__What to do__
Among the entries that follow, the required portion opens with the line containing "return piece" and closes with the line containing "cad_parts[node].hide_render = cad_parts[node].hide_viewport". Give that portion again exactly, and nothing else.

__Information given__
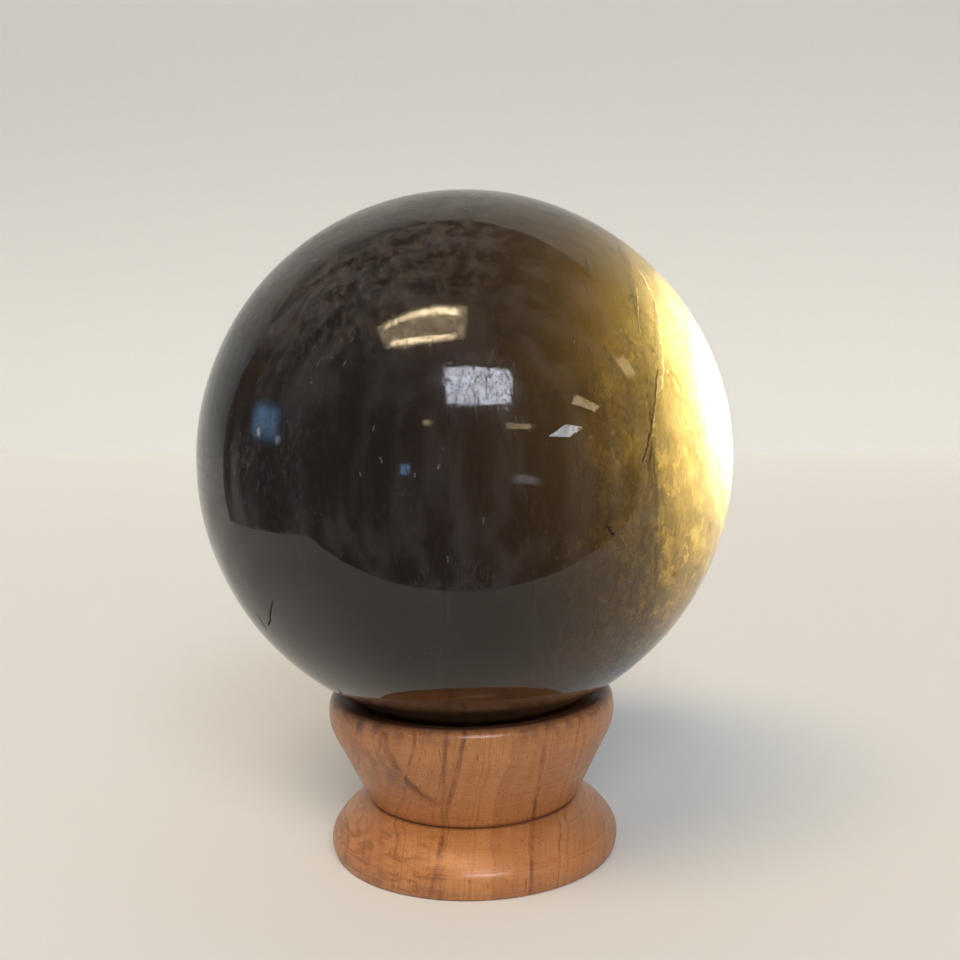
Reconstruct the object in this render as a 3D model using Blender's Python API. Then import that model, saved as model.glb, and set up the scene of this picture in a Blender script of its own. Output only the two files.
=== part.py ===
"""A polished stone ball resting on a small wooden stand turned from one piece."""

import math

import bmesh
import bpy

# Driving sizes, in metres. The origin is the middle of the stand's underside.

# The ball
BALL_DIAMETER = 0.0600
BALL_SIDES = 72
BALL_RINGS = 36

# The ball's seat: the ball touches one inner edge of the rim and nothing below it
SEAT_GAP = 0.0003
DISH_CLEARANCE = 0.0010

# The stand's foot, from the floor up
FOOT_DIAMETER = 0.0334
FOOT_BAND_HEIGHT = 0.0027
FOOT_BAND_BULGE = 0.00025
FOOT_CORNER = 0.0004
FOOT_HEIGHT = 0.0064
FOOT_SHOULDER_BULGE = 0.00048

# The waist, where a fine groove is cut
WAIST_DIAMETER = 0.0244
GROOVE_DEPTH = 0.0003
GROOVE_WIDTH = 0.0003

# The rim at the top of the flared cup
STAND_HEIGHT = 0.0186
RIM_DIAMETER = 0.0333
RIM_BAND_HEIGHT = 0.0040
RIM_BAND_BULGE = 0.00022
RIM_BAND_LEAN = 0.0003
RIM_CORNER = 0.0009
RIM_CORNER_BULGE = 0.00022
RIM_LEDGE_WIDTH = 0.0037
RIM_LEDGE_FALL = 0.0005

# How finely the turned outline is faceted
STAND_SIDES = 72
BAND_STEPS = 4
SHOULDER_STEPS = 5
CORNER_STEPS = 3
DISH_STEPS = 6

# Looks
STONE_COLOUR = (0.035, 0.026, 0.021, 1.0)
STONE_ROUGHNESS = 0.06
WOOD_COLOUR = (0.375, 0.155, 0.060, 1.0)
WOOD_ROUGHNESS = 0.34

# Places that follow from the sizes
FOOT_RADIUS = FOOT_DIAMETER / 2
RIM_RADIUS = RIM_DIAMETER / 2
BALL_RADIUS = BALL_DIAMETER / 2
SEAT_RADIUS = RIM_RADIUS - RIM_LEDGE_WIDTH
SEAT_HEIGHT = STAND_HEIGHT - RIM_LEDGE_FALL
BALL_HEIGHT = SEAT_HEIGHT + math.sqrt((BALL_RADIUS + SEAT_GAP) ** 2 - SEAT_RADIUS**2)
DISH_BOTTOM = BALL_HEIGHT - BALL_RADIUS - DISH_CLEARANCE


def clear_scene():
    """Remove what the file opens with."""
    for item in list(bpy.data.objects):
        bpy.data.objects.remove(item, do_unlink=True)


def finish(name, colour, roughness):
    """A plain material in the piece's own colour."""
    material = bpy.data.materials.new(name)
    material.use_nodes = True
    shader = material.node_tree.nodes["Principled BSDF"]
    shader.inputs["Base Color"].default_value = colour
    shader.inputs["Roughness"].default_value = roughness
    shader.inputs["Metallic"].default_value = 0.0
    return material


def bowed(start, end, bulge, steps):
    """Outline points after start up to end, bowed out to the right of the way by bulge."""
    along = (end[0] - start[0], end[1] - start[1])
    length = math.hypot(*along)
    outward = (along[1] / length, -along[0] / length)
    points = []
    for step in range(1, steps + 1):
        share = step / steps
        rise = 4 * bulge * share * (1 - share)
        radius = start[0] + share * along[0] + rise * outward[0]
        height = start[1] + share * along[1] + rise * outward[1]
        points.append((radius, height))
    return points


def foot_outline():
    """The foot from the middle of the underside to the lower edge of the groove."""
    band_radius = FOOT_RADIUS - FOOT_BAND_BULGE
    underside_edge = (band_radius - FOOT_CORNER, 0.0)
    band_bottom = (band_radius, FOOT_CORNER)
    band_top = (band_radius, FOOT_BAND_HEIGHT)
    groove_bottom = (WAIST_DIAMETER / 2, FOOT_HEIGHT - GROOVE_WIDTH / 2)
    corner_bulge = FOOT_CORNER * (1 - math.sqrt(0.5))
    points = [(0.0, 0.0), underside_edge]
    points += bowed(underside_edge, band_bottom, corner_bulge, CORNER_STEPS)
    points += bowed(band_bottom, band_top, FOOT_BAND_BULGE, BAND_STEPS)
    points += bowed(band_top, groove_bottom, FOOT_SHOULDER_BULGE, SHOULDER_STEPS)
    return points


def cup_outline():
    """The groove, the straight flare, the rounded rim and the ledge up to the seat's edge."""
    groove_root = (WAIST_DIAMETER / 2 - GROOVE_DEPTH, FOOT_HEIGHT)
    groove_top = (WAIST_DIAMETER / 2, FOOT_HEIGHT + GROOVE_WIDTH / 2)
    band_radius = RIM_RADIUS - RIM_BAND_BULGE
    band_bottom = (band_radius - RIM_BAND_LEAN, STAND_HEIGHT - RIM_BAND_HEIGHT)
    band_top = (band_radius, STAND_HEIGHT - RIM_CORNER)
    crest = (band_radius - RIM_CORNER, STAND_HEIGHT)
    points = [groove_root, groove_top, band_bottom]
    points += bowed(band_bottom, band_top, RIM_BAND_BULGE, BAND_STEPS)
    points += bowed(band_top, crest, RIM_CORNER_BULGE, CORNER_STEPS)
    points.append((SEAT_RADIUS, SEAT_HEIGHT))
    return points


def dish_outline():
    """The hollow below the ball, falling from the seat's edge to the axis."""
    depth = SEAT_HEIGHT - DISH_BOTTOM
    points = []
    for step in range(1, DISH_STEPS + 1):
        share = 1 - step / DISH_STEPS
        points.append((SEAT_RADIUS * share, DISH_BOTTOM + depth * share**2))
    return points


def turn(shape, outline, sides):
    """Turn an outline of radius and height once round the vertical axis."""
    corners = [shape.verts.new((radius, 0.0, height)) for radius, height in outline]
    edges = [shape.edges.new(pair) for pair in zip(corners, corners[1:])]
    bmesh.ops.spin(
        shape,
        geom=corners + edges,
        cent=(0.0, 0.0, 0.0),
        axis=(0.0, 0.0, 1.0),
        angle=math.tau,
        steps=sides,
        use_merge=True,
    )
    bmesh.ops.remove_doubles(shape, verts=shape.verts, dist=1e-6)
    bmesh.ops.recalc_face_normals(shape, faces=shape.faces)


def place(name, shape, height, material, crease):
    """Make the finished shape an object at its height on the axis."""
    mesh = bpy.data.meshes.new(name)
    shape.to_mesh(mesh)
    shape.free()
    mesh.materials.append(material)
    mesh.shade_smooth()
    mesh.set_sharp_from_angle(angle=crease)
    piece = bpy.data.objects.new(name, mesh)
    piece.location = (0.0, 0.0, height)
    bpy.context.scene.collection.objects.link(piece)
    return piece


def make_stand():
    """The stand, one piece of wood: foot, groove, flared cup and shallow dish."""
    shape = bmesh.new()
    turn(shape, foot_outline() + cup_outline() + dish_outline(), STAND_SIDES)
    wood = finish("wood", WOOD_COLOUR, WOOD_ROUGHNESS)
    return place("stand", shape, 0.0, wood, math.radians(32))


def make_ball():
    """The polished ball, held by its own weight in the stand."""
    shape = bmesh.new()
    bmesh.ops.create_uvsphere(shape, u_segments=BALL_SIDES, v_segments=BALL_RINGS, radius=BALL_RADIUS)
    stone = finish("stone", STONE_COLOUR, STONE_ROUGHNESS)
    return place("sphere", shape, BALL_HEIGHT, stone, math.radians(60))


clear_scene()
make_stand()
make_ball()
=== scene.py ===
import math
import random

import bmesh
import bpy
from mathutils import Matrix, Vector, geometry, noise


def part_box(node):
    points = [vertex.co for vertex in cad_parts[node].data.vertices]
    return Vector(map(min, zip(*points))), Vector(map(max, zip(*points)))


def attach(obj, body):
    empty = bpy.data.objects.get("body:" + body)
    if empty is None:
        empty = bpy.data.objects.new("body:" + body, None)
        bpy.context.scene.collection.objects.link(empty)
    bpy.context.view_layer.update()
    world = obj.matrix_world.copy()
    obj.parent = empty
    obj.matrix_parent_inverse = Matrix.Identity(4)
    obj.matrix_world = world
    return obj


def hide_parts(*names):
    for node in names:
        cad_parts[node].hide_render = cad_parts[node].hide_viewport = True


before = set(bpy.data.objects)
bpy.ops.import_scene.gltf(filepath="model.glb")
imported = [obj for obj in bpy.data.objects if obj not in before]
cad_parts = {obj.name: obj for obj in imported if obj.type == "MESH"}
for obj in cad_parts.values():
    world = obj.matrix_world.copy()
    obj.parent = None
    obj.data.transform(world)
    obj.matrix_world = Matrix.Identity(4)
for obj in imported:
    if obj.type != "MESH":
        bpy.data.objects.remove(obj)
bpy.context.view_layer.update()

MM = 0.001

# The ball. A solid ball of smoky quartz, sawn from one crystal, ground round and polished all over.
# It is clear brown stone that soaks up light within a few centimetres, so it looks almost black.
# Use has left fine scratches, smudges, a forked crack, a nick and a few pits in the polish.

ball_low, ball_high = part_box("sphere")
BALL_CENTRE = (ball_low + ball_high) / 2
BALL_RADIUS = (ball_high.z - ball_low.z) / 2
BALL_FINENESS = 7
QUARTZ_INDEX = 1.544
QUARTZ_TINT = (0.50, 0.41, 0.36, 1.0)
QUARTZ_SOAKS_UP = (110.0, 133.0, 216.0)  # red, green and blue light, per metre of stone
QUARTZ_DENSITY = 250.0
QUARTZ_CLARITY = 0.988
POLISH_ROUGHNESS = 0.015
SMUDGE_ROUGHNESS = 0.22
# Scuffed spots: a place in mm from the ball's centre, and the reach in mm
SCUFFED_SPOTS = [
    ((1.2, -28.0, 10.6), 8.5), ((-22.0, -20.0, 3.5), 3.4), ((-6.0, -25.0, 15.0), 7.0),
    ((-15.0, -8.3, 24.6), 10.0), ((-24.5, -11.0, 13.5), 7.0), ((-3.0, -11.0, 27.5), 8.0),
]
WAVE_DEPTH = 0.008
NICK_DEPTH = 0.05

# Marks in the polish: places in mm from the ball's centre, then width and depth in mm
CRACKS = [
    ([(-19.4, -19.5, -11.7), (-20.1, -17.6, -13.5), (-20.3, -16.8, -14.4), (-21.1, -14.3, -15.8)], 0.20, 0.14),
    ([(-21.1, -14.3, -15.8), (-21.5, -14.6, -15.0), (-21.9, -14.9, -14.1)], 0.16, 0.10),
    ([(19.1, -21.1, 9.6), (18.6, -22.5, 6.8), (18.3, -23.4, 4.6), (17.2, -24.5, 1.7)], 0.16, 0.04),
    ([(17.0, -6.8, 23.8), (17.7, -13.0, 20.4), (17.9, -16.0, 18.2), (17.7, -17.9, 16.4)], 0.12, 0.05),
    ([(14.6, -26.1, -2.3), (15.4, -25.4, -4.1), (16.6, -24.3, -5.8)], 0.12, 0.06),
    ([(13.9, -18.6, -19.0), (15.6, -16.5, -19.6), (16.2, -14.8, -20.4)], 0.14, 0.06),
    ([(-13.8, -13.9, -22.7), (-13.7, -12.6, -23.5)], 0.34, 0.12),
    ([(21.1, -18.8, -9.9), (20.8, -19.1, -10.1)], 0.36, 0.16),
    ([(16.9, -21.6, -12.0), (17.0, -21.4, -12.2)], 0.26, 0.10),
    ([(23.8, -18.2, 1.8), (23.7, -18.4, 1.5)], 0.26, 0.12),
]


def start_material(name):
    """A new material, its node tree, its shader and its output."""
    material = bpy.data.materials.new(name)
    material.use_nodes = True
    nodes = material.node_tree.nodes
    return material, material.node_tree, nodes["Principled BSDF"], nodes["Material Output"]


def add_node(tree, kind, plugs=None, **settings):
    """Add a shader node. Plugs are plain values, or other nodes' sockets to link."""
    node = tree.nodes.new("ShaderNode" + kind)
    for name, value in settings.items():
        setattr(node, name, value)
    for name, value in (plugs or {}).items():
        if isinstance(value, bpy.types.NodeSocket):
            tree.links.new(value, node.inputs[name])
        else:
            node.inputs[name].default_value = value
    return node


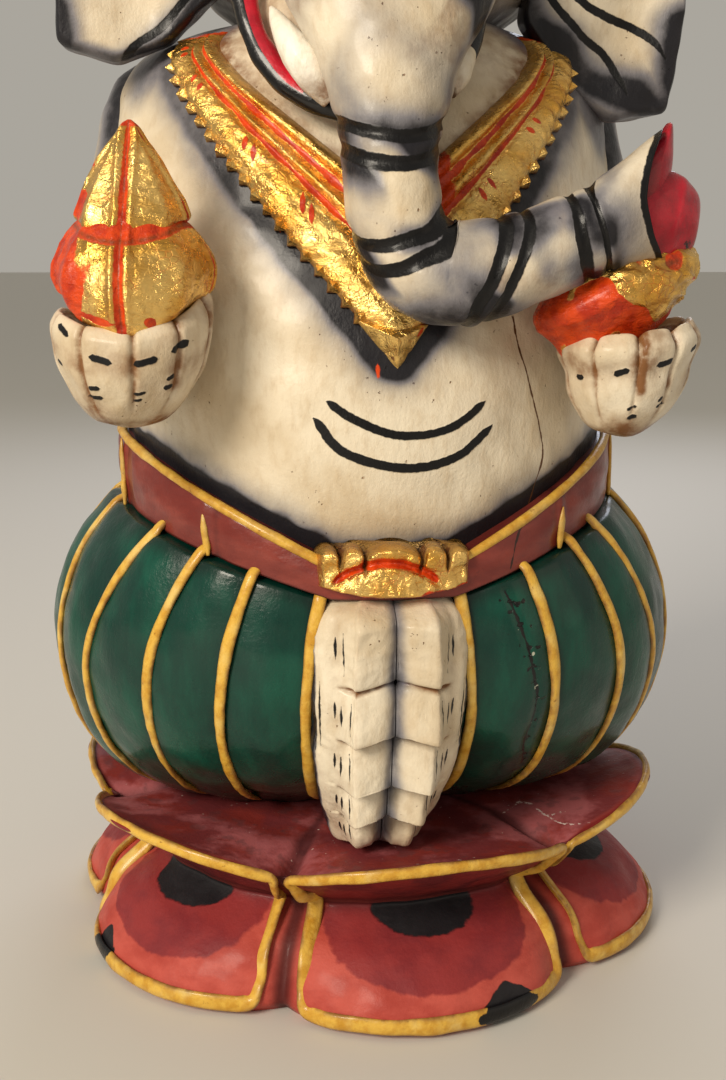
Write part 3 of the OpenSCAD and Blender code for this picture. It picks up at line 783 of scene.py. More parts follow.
def petal_edging():
    """The yellow lines, laid on in thick paint, that edge the petals."""
    forms = []
    for i in range(petals):
        a0 = petal_turn + petal_arc * i
        path = spline(petal_outline(a0), 14, closed=True)
        z = path[:, 2]
        broad = 1.05 + 0.45 * rise(-z, -38, -28) + 0.08 * wobble(path, 11, 30 + i)
        thick = 0.34 * edging_w * (1 + 0.1 * wobble(path, 7, 35 + i))
        rings = rings_along(
            path, thick, 0.53 * edging_w * broad, 14, (-sind(a0), cosd(a0), 0.01), closed=True)
        rings = shaken(rings, 0.08, 5, 40 + i)
        rings[..., 2] = np.maximum(rings[..., 2], 0.2)
        low = np.abs(sind(np.arange(14) * 360 / 14))[None, :] ** 3
        forms.append(solid(rings, closed=True, glaze=0.75 * low, ink=layer(*foot_chips(rings))))
    make("yellow_petal_edging", joined(forms), YELLOW, "yellow_paint", "petal_edging")


# ---- trousers and sash

crack_on_trousers = spline(
    [(32.7, -80, 128.5), (35.7, -80.6, 122.6), (39.2, -80.6, 113.4), (42.7, -79.3, 100.8),
     (43.9, -77, 92.2), (42.2, -72.5, 79.5), (42.9, -64.5, 68.3)], 8)


def trousers():
    """Billowing cloth, a little puffed between the stripes and tucked in under the sash."""
    z = np.linspace(46, 150, 170)[:, None]
    a = np.arange(0, 360, 0.64)[None, :] + 0 * z
    p = trousers_at(a, z)
    gap = np.full(a.shape, 180.0)
    for angle in stripe_angles:
        off = np.abs((a - stripe_angle(angle, z) + 180) % 360 - 180)
        gap = np.minimum(gap, off)
    reach = gap * np.hypot(p[..., 0], p[..., 1]) * np.pi / 180
    outward = normals(p)
    puff = 0.9 * (1 - bell(reach, 8)) - 0.35 * bell(reach, 3)
    uneven = 0.7 * wobble(p * (1, 1, 0.6), 17, 3) + 0.15 * wobble(p, 6, 4)
    seat = z - sash_low(a)
    under_feet = (np.abs(p[..., 0]) < 20) & (p[..., 1] < 0)
    tuck = 4.5 * rise(seat, -0.5, 3.5) + 2.5 * under_feet
    lines, _, _ = away(p, crack_on_trousers)
    p = p + outward * (puff + uneven - tuck - 0.7 * bell(lines, 1.0))[..., None]
    chips = 1.5 * wobble(p, 1.7, 6) - 0.9 - 0.34 * lines
    flakes = 1.5 * wobble(p, 1.5, 7) - 2.1 - 0.3 * lines
    # Dark green along the stripes is paint; under the sash it is painted shade, and it grows
    # darker towards the bottom
    glaze = np.clip(0.7 * bell(reach, 2.6) + 0.8 * bell(seat, 4) + rise(-z, -56, -47), 0, 1)
    form = solid(
        p, ink=layer(chips), pale=layer(flakes), glaze=glaze, **split(p, crack_on_trousers))
    make("green_trousers", form, GREEN, "green_paint", "trousers")


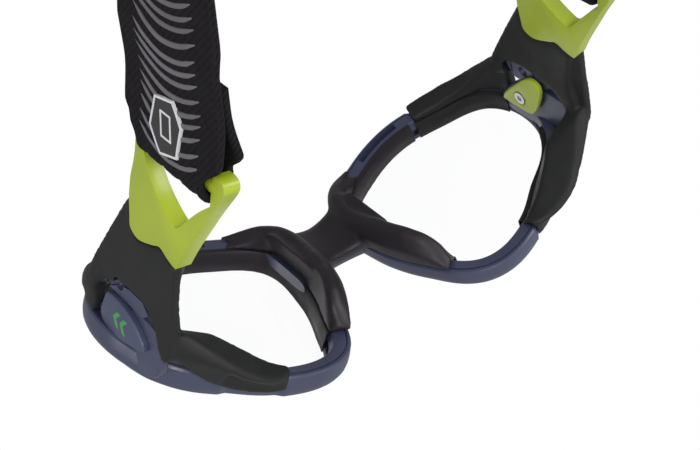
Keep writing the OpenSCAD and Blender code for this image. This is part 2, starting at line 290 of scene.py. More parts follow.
# ------------------------------------------------------------------ camera, light, stage
cam = bpy.data.objects.new("camera", bpy.data.cameras.new("camera"))
scene.collection.objects.link(cam)
cam.data.lens, cam.data.sensor_width = 68.30, 36.0
cam.data.clip_start, cam.data.clip_end = 0.01, 20
R = ((-0.776463, -0.039063, -0.628951), (-0.433325, 0.757753, 0.487893), (0.457531, 0.651371, -0.605294))
M = Matrix(((R[0][0], R[1][0], R[2][0], 0.142078), (R[0][1], R[1][1], R[2][1], 0.213213), (R[0][2], R[1][2], R[2][2], -0.190093), (0, 0, 0, 1)))
cam.matrix_world = M
scene.camera = cam

world = bpy.data.worlds.new("studio")
scene.world = world
world.use_nodes = True
wt = world.node_tree
bg = wt.nodes["Background"]
bg.inputs[0].default_value = (1.0, 1.0, 1.0, 1)
lp = wt.nodes.new("ShaderNodeLightPath")
see = wt.nodes.new("ShaderNodeMath"); see.operation = "MAXIMUM"
wt.links.new(lp.outputs["Is Camera Ray"], see.inputs[0]); wt.links.new(lp.outputs["Is Transmission Ray"], see.inputs[1])
lvl = wt.nodes.new("ShaderNodeMapRange")
lvl.inputs[3].default_value, lvl.inputs[4].default_value = 0.42, 1.0
wt.links.new(see.outputs[0], lvl.inputs[0])
wt.links.new(lvl.outputs[0], bg.inputs[1])
scene.view_settings.view_transform = "Standard"


def area(name, loc, size, power):
    L = bpy.data.lights.new(name, "AREA")
    L.energy, L.size = power, size
    o = bpy.data.objects.new(name, L)
    scene.collection.objects.link(o)
    o.location = loc
    o.rotation_mode = "QUATERNION"
    o.rotation_quaternion = (Vector((0, 0.05, -0.01)) - Vector(loc)).to_track_quat("-Z", "Y")
    return o


area("key", (0.35, 0.75, -0.75), 0.35, 5.5)
area("fill", (0.9, 0.1, 0.1), 0.5, 2.2)
area("rim", (-0.6, 0.5, -0.5), 0.35, 3.0)

# ------------------------------------------------------------------ materials
def mat(name, color, rough=0.5, metallic=0.0, spec=0.5, coat=0.0, coat_rough=0.2, sheen=0.0):
    m = bpy.data.materials.new(name)
    m.use_nodes = True
    nt = m.node_tree
    b = nt.nodes["Principled BSDF"]
    b.inputs["Metallic"].default_value = metallic
    b.inputs["Specular IOR Level"].default_value = spec
    b.inputs["Coat Weight"].default_value = coat
    b.inputs["Coat Roughness"].default_value = coat_rough
    b.inputs["Sheen Weight"].default_value = sheen
    m["_base"] = color
    return m, nt, b


def noise(nt, scale, detail=4, rough=0.5, stretch=None):
    tc = nt.nodes.new("ShaderNodeTexCoord")
    src = tc.outputs["Object"]
    if stretch:
        mp = nt.nodes.new("ShaderNodeMapping")
        mp.inputs["Scale"].default_value = stretch
        nt.links.new(src, mp.inputs[0])
        src = mp.outputs[0]
    n = nt.nodes.new("ShaderNodeTexNoise")
    n.inputs["Scale"].default_value, n.inputs["Detail"].default_value, n.inputs["Roughness"].default_value = scale, detail, rough
    nt.links.new(src, n.inputs["Vector"])
    return n.outputs["Fac"]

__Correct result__
    return piece


def make_stand():
    """The stand, one piece of wood: foot, groove, flared cup and shallow dish."""
    shape = bmesh.new()
    turn(shape, foot_outline() + cup_outline() + dish_outline(), STAND_SIDES)
    wood = finish("wood", WOOD_COLOUR, WOOD_ROUGHNESS)
    return place("stand", shape, 0.0, wood, math.radians(32))


def make_ball():
    """The polished ball, held by its own weight in the stand."""
    shape = bmesh.new()
    bmesh.ops.create_uvsphere(shape, u_segments=BALL_SIDES, v_segments=BALL_RINGS, radius=BALL_RADIUS)
    stone = finish("stone", STONE_COLOUR, STONE_ROUGHNESS)
    return place("sphere", shape, BALL_HEIGHT, stone, math.radians(60))


clear_scene()
make_stand()
make_ball()
=== scene.py ===
import math
import random

import bmesh
import bpy
from mathutils import Matrix, Vector, geometry, noise


def part_box(node):
    points = [vertex.co for vertex in cad_parts[node].data.vertices]
    return Vector(map(min, zip(*points))), Vector(map(max, zip(*points)))


def attach(obj, body):
    empty = bpy.data.objects.get("body:" + body)
    if empty is None:
        empty = bpy.data.objects.new("body:" + body, None)
        bpy.context.scene.collection.objects.link(empty)
    bpy.context.view_layer.update()
    world = obj.matrix_world.copy()
    obj.parent = empty
    obj.matrix_parent_inverse = Matrix.Identity(4)
    obj.matrix_world = world
    return obj


def hide_parts(*names):
    for node in names:
        cad_parts[node].hide_render = cad_parts[node].hide_viewport = True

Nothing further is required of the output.